Put food and numbers together, and what do you get? At Guelph, it’s a recipe for a new collaboration of researchers in the departments of Human Health and Nutritional Sciences (HHNS) and Mathematics and Statistics who aim to improve human health.

Prof. David Mutch, HHNS, and statistics professor Paul McNicholas both moved here from Europe within the past three years, both enjoy a pint of Guinness and, says Mutch, “We both call soccer ‘football.’”

Now they’ve found common turf in shared research projects at Guelph combining food and stats. Along with a handful of grad students planning joint studies, McNicholas and Mutch are looking for ways to work together and, ultimately, improve human health.

Their meeting place is bioinformatics, the crossover between life sciences and statistics that underlies the University’s new bioinformatics graduate programs.

Bioinformatics involves using computing, math and statistical tools to make sense of biological data. Last fall, U of G introduced two master’s programs and a diploma program, all intended to address a growing need for experts able to analyze mounds of data from scientists studying genes, proteins and other data-dense topics.

McNicholas refines statistical models used to explain patterns in information, including data from one company conducting food sensory experiments and veterinary surveillance data from an Alberta client interested in improving predictive models for diseases such as BSE.

Across Gordon Street, his colleague studies how genes and nutrition interact to cause disease. Health-care practitioners hope to use nutrigenomics to prevent or treat such problems as obesity, diabetes and cardiovascular disease.

Put the two together and you’ve got statisticians hungry for data alongside biologists churning out more information than ever before. Mutch says this is a new link between nutrition and bioinformatics at Guelph.

They’ve begun collaborations through two grad students appointed to their respective departments. Michael Zulyniak began his PhD in nutritional sciences with Mutch early this year; Sanjeena Subedi joined math and stats last fall to start a doctorate with McNicholas funded by the Natural Sciences and Engineering Research Council.

Zulyniak, who grew up in Winnipeg and studied in Saskatchewan and Scotland, says bioinformatics will help in analyzing large amounts of data to learn about metabolic difference between lean and obese people.

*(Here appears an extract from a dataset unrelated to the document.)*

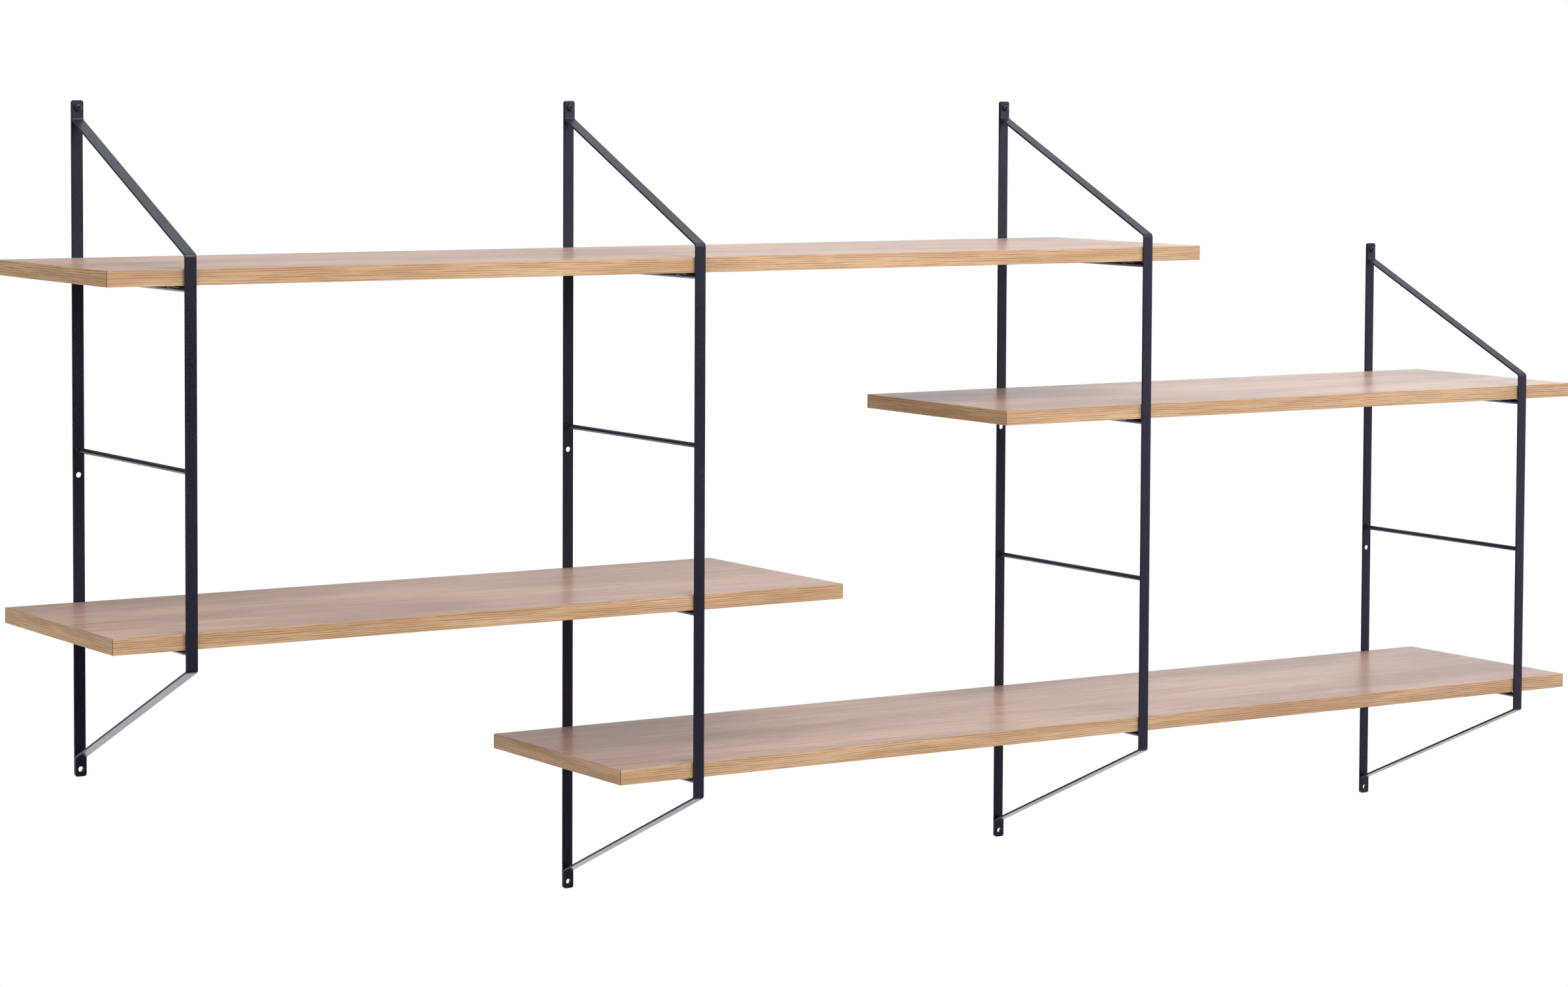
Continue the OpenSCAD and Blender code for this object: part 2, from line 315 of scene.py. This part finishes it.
def edge_band(axis):
    """Tan oak-look edge band: broken dark lines along it, and a dark seam at its ends."""
    n = Nodes(bpy.data.materials.new("edge_band_along_" + axis.lower()))
    up = n.add("ShaderNodeSeparateXYZ", {0: n.place}).outputs["Z"]
    waver = n.noise(along(axis, 5, 5, 26), 2, 0.4)
    close = n.noise(along(axis, 26, 26, 190), 2)
    phase = n.math("MULTIPLY_ADD", waver, 3.0, n.math("MULTIPLY", up, BAND_LINES))
    phase = n.math("MULTIPLY_ADD", close, 0.6, phase)
    lines = n.range(n.math("PINGPONG", phase, 0.5), 0.04, 0.24, 1, 0)
    strength = n.range(n.noise(along(axis, 18, 18, 390), 3, 0.6), 0.38, 0.57, 0.12, 1)
    lines = n.math("MULTIPLY", lines, strength)
    dashes = n.range(n.noise(along(axis, 40, 40, 1100), 2, 0.5), 0.56, 0.70)
    fibre = n.noise(along(axis, 24, 24, 1500), 4, 0.6)
    patch = n.noise(along(axis, 5, 5, 70), 2)
    tone = n.math("MULTIPLY_ADD", patch, 0.5, n.math("MULTIPLY", fibre, 0.5))
    colour = n.mix(n.range(tone, 0.38, 0.62), (0.385, 0.224, 0.106, 1), (0.510, 0.325, 0.174, 1))
    colour = n.mix(n.math("MULTIPLY", dashes, 0.30), colour, (0.30, 0.150, 0.070, 1))
    colour = n.mix(n.math("MULTIPLY", lines, 0.76), colour, (0.170, 0.080, 0.039, 1))
    share = n.add("ShaderNodeTexCoord").outputs["Generated"]
    share = n.add("ShaderNodeSeparateXYZ", {0: share}).outputs[axis]
    corner = n.math("ABSOLUTE", n.math("SUBTRACT", share, 0.5))
    colour = n.mix(n.range(corner, *BAND_SEAM), colour, (0.17, 0.088, 0.052, 1))
    height = n.math("MULTIPLY_ADD", lines, -0.7, n.math("MULTIPLY", fibre, 0.6))
    return n.surface(**{
        "Base Color": colour,
        "Roughness": n.range(fibre, 0.3, 0.7, 0.38, 0.50),
        "Specular IOR Level": 0.45,
        "Normal": n.bump(height, 0.06 * MM, 0.4),
    })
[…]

That kind of nutrigenomics information might allow doctors to predict and treat health problems, using improved diagnostic tests and diets tailored to individuals or groups. “It’s a brand new field,” says Zulyniak. “I’m really excited about it.”

For her master’s degree in statistics here at Guelph, Subedi looked at models of livestock breeding data for researchers in the Department of Animal and Poultry Science. It was during her Guelph undergrad in biological sciences ― several years after emigrating from Nepal ― that she developed an interest in modelling genetic data. For her PhD, she’ll bring a statistician’s eye to sifting for patterns in nutrigenomics data, perhaps finding genes that work alike or together.

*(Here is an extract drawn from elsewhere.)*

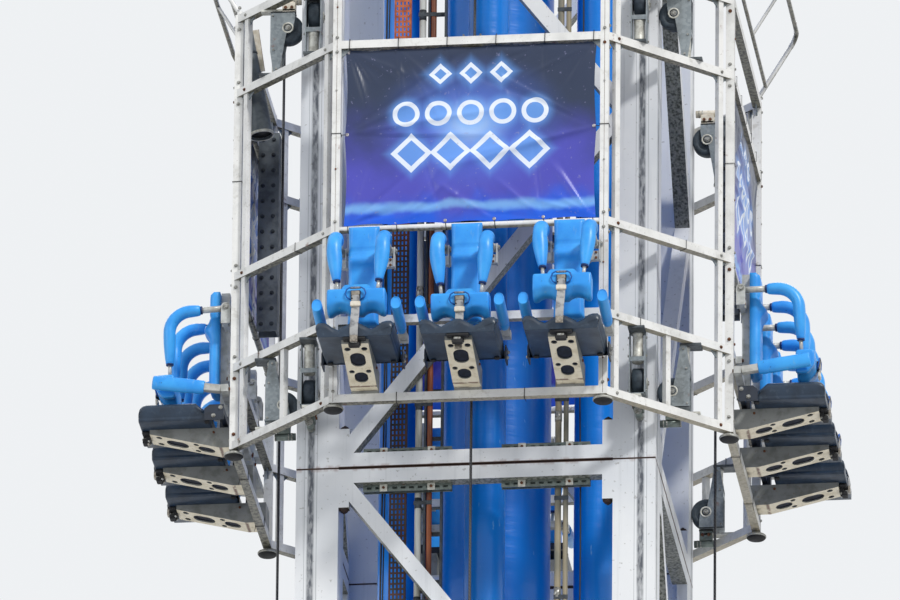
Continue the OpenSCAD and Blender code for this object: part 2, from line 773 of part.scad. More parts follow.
module seat_arms() {
    for (side = [0 : 3], place = [1 : 3]) at_seat(side, place) seat_arm();
}

// Moulded seat pan with a rounded front, a sloping back edge and tapered flanks
module seat_pan() {
    round_r = 36;
    taper = 30;
    slant = 88;
    top_z = pan_z + pan_h;
    color("darkslategray") hull() {
        for (x = [-1, 1]) {
            translate([x * (pan_w / 2 - round_r), pan_out - round_r, top_z - round_r])
                sphere(r = round_r, $fn = 20);
            translate([x * (pan_w / 2 - taper - 24), pan_out - 40, pan_z]) cylinder(h = 20, r = 24, $fn = 20);
            translate([x * (pan_w / 2 - 14), pan_back + slant, top_z - 20]) cylinder(h = 20, r = 14, $fn = 20);
            translate([x * (pan_w / 2 - taper - 14), pan_back + 14, pan_z]) cylinder(h = 20, r = 14, $fn = 20);
        }
    }
}

module seat_pans() {
    for (side = [0 : 3], place = [1 : 3]) at_seat(side, place) seat_pan();
}

// Back post on the arm, its crossbars, the pan's side brackets, and the clevises and pins of the harness
module seat_frame() {
    bar = 30;
    cheek = 8;
    boss_w = 40;
    boss_gap = 5;
    lug_r = 27;
    lug_low = pivot_z - 105;
    outer_x = tube_x + boss_w / 2 + boss_gap + cheek;
    bracket = [[frame_out, pan_z - 12], [pan_back + 30, pan_z - 12], [pan_back + 30, pan_z + 60],
        [pan_back, pan_z + 84], [frame_out, pan_z + 84]];
    color("gray") {
        translate([0, frame_out + frame_d / 2, 0]) post(60, frame_d, pan_z, rail_back_z - 30);
        translate([0, frame_out / 2 + 1, 0]) post(120, frame_out + 2, rail_seat_z - 22, rail_seat_z + 22);
        translate([0, frame_out - 5 + bar / 2, 0]) post(2 * outer_x, bar, lug_low, lug_low + 56);
        translate([0, armrest_root - seat_gap - 22, 0])
            post(2 * (armrest_x + 24), 44, armrest_z - armrest_w / 2, armrest_z + armrest_w / 2);
        translate([0, frame_out + bar / 2, 0]) post(pan_w + 3, bar, pan_z + 30, pan_z + 70);
        for (x = [-1, 1]) {
            translate([x * (pan_w / 2 + 1.5 + cheek / 2) - cheek / 2, 0, 0])
                rotate([90, 0, 90]) linear_extrude(cheek) polygon(bracket);
            for (inner = [-1, 1])
                translate([x * tube_x + inner * (boss_w / 2 + boss_gap + cheek / 2) - cheek / 2, 0, 0])
                    rotate([90, 0, 90]) linear_extrude(cheek) {
                        translate([pivot_out - lug_r, lug_low]) square([2 * lug_r, pivot_z - lug_low]);
                        translate([pivot_out, pivot_z]) circle(r = lug_r);
                    }
            translate([x * tube_x, pivot_out, pivot_z]) rotate([0, 90, 0])
                cylinder(h = boss_w + 2 * boss_gap + 2 * cheek + 12, r = pin_r, center = true);
        }
    }
}

module seat_frames() {
    for (side = [0 : 3], place = [1 : 3]) at_seat(side, place) seat_frame();
}

module back_pad() {
    edge_r = 24;
    low = 400;
    color("dodgerblue") hull() for (x = [-1, 1], z = [low + edge_r, rail_back_z - 42 - edge_r])
        translate([x * (back_w / 2 - edge_r), pad_out, z]) {
            rotate([-90, 0, 0]) cylinder(h = back_t - edge_r, r = edge_r, $fn = 20);
            translate([0, back_t - edge_r, 0]) sphere(r = edge_r, $fn = 20);
        }
}

module back_pads() {
    for (side = [0 : 3], place = [1 : 3]) at_seat(side, place) back_pad();
}

// Square tubes with oval foam sleeves at both sides of a seat, rising towards their ends
module armrests() {
    overlap = 40;
    color("dodgerblue") for (side = [0 : 3], place = [1 : 3], x = [-1, 1]) at_seat(side, place)
        translate([x * armrest_x, armrest_root, armrest_z]) rotate([armrest_slope, 0, 0]) {
            difference() {
                translate([-armrest_w / 2, -20, -armrest_w / 2])
                    cube([armrest_w, bare_l + overlap + 20, armrest_w]);
                rotate([-armrest_slope, 0, 0]) translate([-50, -100, -100]) cube([100, 100, 200]);
            }
            translate([0, bare_l, 0]) rotate([-90, 0, 0]) {
                for (end = [-1, 1]) translate([0, end * (sleeve_h / 2 - sleeve_r), 0])
                    cylinder(h = sleeve_l, r = sleeve_r);
                translate([-sleeve_r, -sleeve_h / 2 + sleeve_r, 0])
                    cube([2 * sleeve_r, sleeve_h - 2 * sleeve_r, sleeve_l]);
            }
        }
}

// Side outline of the lap block, from its back to its front: the lower front edge is cut back
module lap_side() {
    back = lap_out - lap_t;
    low = lap_z - lap_h;
    polygon([
        [back, low + 12], [back + 12, low], [lap_out - 42, low], [lap_out, low + 54],
        [lap_out, lap_z - 12], [lap_out - 12, lap_z], [back + 12, lap_z], [back, lap_z - 12]
    ]);
}

// Harness of one seat, turned down about its pivot by the angle at which it is closed
module harness(closed) {
    boss_w = 40;
    bend_y = shoulder_out - shoulder_bend;
    drop_z = pivot_z - shoulder_bend;
    pad_start = 188;
    pad_end = 580;
    rod_r = 11;
    thigh_r = 65;
    thigh_x = 89;
    bump_h = 28;
    drop = drop_z - pad_end;
    foot_y = shoulder_out + 12;
    down = [rod_x - tube_x, foot_y - shoulder_out, lap_z - 20 - drop_z];
    steep = atan2(norm([down[0], down[1]]), -down[2]);
    color("dodgerblue") translate([0, pivot_out, pivot_z]) rotate([-closed, 0, 0])
        translate([0, -pivot_out, -pivot_z]) {
            for (x = [-1, 1]) {
                difference() {
                    union() {
                        translate([x * tube_x, pivot_out, pivot_z]) rotate([0, 90, 0])
                            cylinder(h = boss_w, r = 26, center = true);
                        translate([x * tube_x, pivot_out + pin_r + 2, pivot_z]) rotate([-90, 0, 0])
                            cylinder(h = bend_y - pivot_out - pin_r - 2, r = tube_r);
                    }
                    translate([x * tube_x, pivot_out, pivot_z]) rotate([0, 90, 0])
                        cylinder(h = boss_w + 2, r = pin_r + fit_gap, center = true);
                }
                translate([x * tube_x, pad_start, pivot_z]) rotate([-90, 0, 0])
                    cylinder(h = bend_y - pad_start + 5, r1 = shoulder_r - 8, r2 = shoulder_r - 2);
                translate([x * tube_x, bend_y, drop_z]) rotate([90, 0, 90])
                    rotate_extrude(angle = 90, $fn = 64) translate([shoulder_bend, 0])
                        circle(r = shoulder_r, $fn = 32);
                translate([x * tube_x, shoulder_out, drop_z])
                    rotate([0, 0, atan2(down[1], x * down[0])]) rotate([0, 180 - steep, 0]) {
                        translate([0, 0, -14]) cylinder(h = drop + 14, r1 = shoulder_r - 4, r2 = 23);
                        cylinder(h = norm(down), r = rod_r);
                    }
            }
            difference() {
                union() {
                    translate([-lap_w / 2, 0, 0]) rotate([90, 0, 90]) linear_extrude(lap_w) lap_side();
                    translate([-62, lap_out - 92, lap_z - 1]) cube([124, 78, bump_h + 1]);
                }
                for (x = [-1, 1]) translate([x * thigh_x, lap_out + 1, lap_z - lap_h - thigh_r + 26])
                    rotate([90, 0, 0]) cylinder(h = lap_t + 2, r = thigh_r);
            }
        }
}

tower_legs();
bracing(0);  // bracing_front
bracing(1);  // bracing_right
bracing(2);  // bracing_rear
bracing(3);  // bracing_left
splice_stubs();
base_plates();
head_deck();
air_receiver();
launch_cylinders();
sheaves();
sheave_brackets();
hoist_cables();
cable_bends();
strut_channels();
cable_tray();
cable_ladder();
service_pipes();
carriage_side(0);  // carriage_front
carriage_side(1);  // carriage_right
carriage_side(2);  // carriage_rear
carriage_side(3);  // carriage_left
corner_bay(0);  // corner_front_right
corner_bay(1);  // corner_rear_right
corner_bay(2);  // corner_rear_left
corner_bay(3);  // corner_front_left
roller_forks();
cable_columns();
guard_hoops();
tapered_tube();
bumpers();
banner(0);  // banner_front
banner(1);  // banner_right
banner(2);  // banner_rear
banner(3);  // banner_left
seat_arms();
seat_pans();
seat_frames();
back_pads();
armrests();
rollers(0, roller_low_z);  // rollers_front_lower
rollers(1, roller_low_z);  // rollers_right_lower
rollers(2, roller_low_z);  // rollers_rear_lower
rollers(3, roller_low_z);  // rollers_left_lower
rollers(0, roller_high_z);  // rollers_front_upper
rollers(1, roller_high_z);  // rollers_right_upper
rollers(2, roller_high_z);  // rollers_rear_upper
rollers(3, roller_high_z);  // rollers_left_upper
at_seat(0, 1) harness(closed_near);  // harness_front_1
at_seat(0, 2) harness(closed_far);  // harness_front_2
at_seat(0, 3) harness(closed_high);  // harness_front_3
at_seat(1, 1) harness(closed_near);  // harness_right_1
at_seat(1, 2) harness(closed_near);  // harness_right_2
at_seat(1, 3) harness(closed_near);  // harness_right_3
at_seat(2, 1) harness(closed_near);  // harness_rear_1
at_seat(2, 2) harness(closed_near);  // harness_rear_2
at_seat(2, 3) harness(closed_near);  // harness_rear_3
at_seat(3, 1) harness(closed_near);  // harness_left_1
at_seat(3, 2) harness(closed_near);  // harness_left_2
at_seat(3, 3) harness(closed_low);  // harness_left_3
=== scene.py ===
"""Looks of the drop tower ride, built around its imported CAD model.

Metres, +Z up, the front of the tower towards -Y. Seat pieces are drawn in a seat's own frame:
X along the side, Y towards the tower, Z above the carriage's bottom rail, with the origin on the
carriage's face.
"""
import random
from math import atan2, copysign, cos, exp, hypot, pi, radians, sin, sqrt

import bpy
from mathutils import Matrix, Vector, noise


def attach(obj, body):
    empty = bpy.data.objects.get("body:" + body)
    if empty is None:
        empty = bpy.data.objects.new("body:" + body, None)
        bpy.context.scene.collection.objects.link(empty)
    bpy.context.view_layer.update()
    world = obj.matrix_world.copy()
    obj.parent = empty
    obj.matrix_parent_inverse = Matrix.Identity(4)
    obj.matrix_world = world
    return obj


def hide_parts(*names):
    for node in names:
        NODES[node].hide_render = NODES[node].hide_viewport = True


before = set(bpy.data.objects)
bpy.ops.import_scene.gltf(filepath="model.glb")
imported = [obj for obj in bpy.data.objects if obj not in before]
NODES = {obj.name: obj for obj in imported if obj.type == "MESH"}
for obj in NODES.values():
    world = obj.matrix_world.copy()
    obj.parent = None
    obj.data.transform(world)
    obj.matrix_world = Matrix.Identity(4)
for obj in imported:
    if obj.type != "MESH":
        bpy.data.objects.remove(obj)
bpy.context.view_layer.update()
rng = random.Random(7)

# Sizes of the CAD model: _D is a distance from the tower's axis, _X a place along a side, _Z a height
REST = 5.595
FACE = 1.485
POST_D = 1.46
POST_X = 0.79
RAIL = 0.05
RAIL_Z = {"low": 0.0, "seat": 0.49, "back": 1.07, "banner": 2.24, "top": 2.72}
CORNER_D = (POST_D + POST_X) / sqrt(2)
CORNER_L = (POST_D - POST_X) * sqrt(2)
CORNER_POST_IN = 0.085
TOWER_D = 1.055
LEG_IN = 0.805
BEAM_BACK = 0.965
SPLICES = (5.33, 9.76)
FIRST_BEAM = 0.9
TOP_BEAM = 14.19
BASE_TOP = 0.0302
WHEEL_X = 0.965
WHEEL_R = 0.09
WHEEL_GAP = 0.0003
WHEEL_D = TOWER_D + WHEEL_GAP + WHEEL_R
AXLE_Z = {"lower": RAIL_Z["seat"] - 0.325, "upper": RAIL_Z["banner"] + 0.325}
SEAT_PITCH = 0.603
PIVOT = (0.038, 0.898)
TUBE_X = 0.142
SIDES = ("front", "right", "rear", "left")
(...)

She says her interest reflects the way many statisticians view their role: “The method is there, you just have to learn to apply it.”

Joining the group this fall, Monica Wong is the first master’s student to be jointly supervised by both professors. She will help to generate and analyze data to distinguish the effects of dietary fatty acids on fat metabolism. That work will require her to develop algorithms and apply statistical methods to identify those kinds of differences.

Mutch and McNicholas have also advertised together for another cross-appointed grad student to develop a user-friendly website to analyze gene expression data and enable researchers to predict protein function.